We heard from two panels that Medco Health is the company that is most on top of the shift in the U.S. health care system to a more incentive-driven and value-based model.

“Medco has the potential to change the paradigm for diagnostics. They are working on pairing diagnostics with generics to prove they are better than new drugs.” (Saladax CEO Sal Salamone). As one recent article on Medco’s MDx initiative put it, “With Medco Around for Dx Shops Developing PGx Tests Independently, Who Needs Pharma?”

  • Jamie Heywood, Founder-Chairman of said jokingly that “Medco is starting to look like it could buy Merck.” This is not quite true – Medco (NYSE: MHS) at a $26 billion market cap is still much smaller than Merck (NYSE: MRK) at $108 billion. But since Merck spun out Medco back in 2003, Medco is up five-fold and Merck’s value is down.

Creative financing for mainstream biotech

The VC funding panel featured several successful examples of the high-risk, high-reward approach needed to pursue innovation in biotech.

  • Very encouraging: The VCs that are still investing in biotech “are more interested in in funding innovation today than at any time in the last 15 years,” said VC Bryan Roberts of Venrock. But, he continued, this is because “they are so scared by regulatory & commercial risks and [they fund earlier-stage projects because they] think they can get out before [they face those other risks].”
  • Pick your poison: “If you are not getting financial dilution (via VC) or IP dilution (via partnerships) then you have to have ‘bandwidth dilution’ through government funding,” said Oncomed CEO Paul Hastings
  • Find a contrarian: Hastings said that it takes a true contrarian within Big Pharma to push a deal with an innovative biotech.
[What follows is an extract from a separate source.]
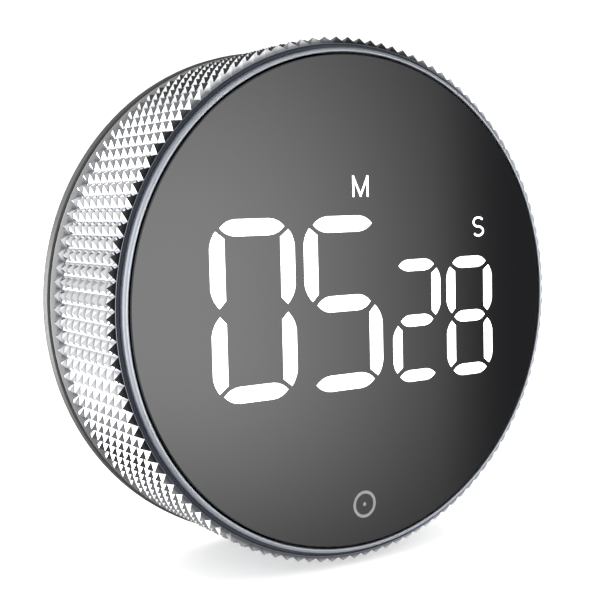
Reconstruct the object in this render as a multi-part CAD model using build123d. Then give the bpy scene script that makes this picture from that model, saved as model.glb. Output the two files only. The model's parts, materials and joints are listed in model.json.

Hastings cited Moncef Slaoui, chairman of R&D at GlaxoSmithKline – who backed GSK’s 2008 acquisition of Sirtris – as one example. Roberts agreed: “Great decisions don’t get made by groups.” This was certainly true when Roberts and Jim Neidel helped CEO Howard Robin sell our Sirna Therapeutics for $1.1 billion to Peter Kim at Merck in 2006. (Sirna’s turnaround PIPE was a deal I did as a VC with TVM Capital in 2003.)
  • Power raiser: Oncomed (which is developing drugs targeting what it calls “tumor-initiating cells” aka cancer stem cells) has raised a lot more money than I had realized: $229M in equity including its investment from GSK & a further $100M from partnerships including GSK and Bayer Schering. Hastings said that Bayer Schering had struck the right attitude by
    • Showing up on a Saturday morning for a kickoff meeting; and
    • By the Bayer Schering team leader telling his 20-person team (visiting the 3-person Oncomed team) “We are here to learn from them and not the other way around.”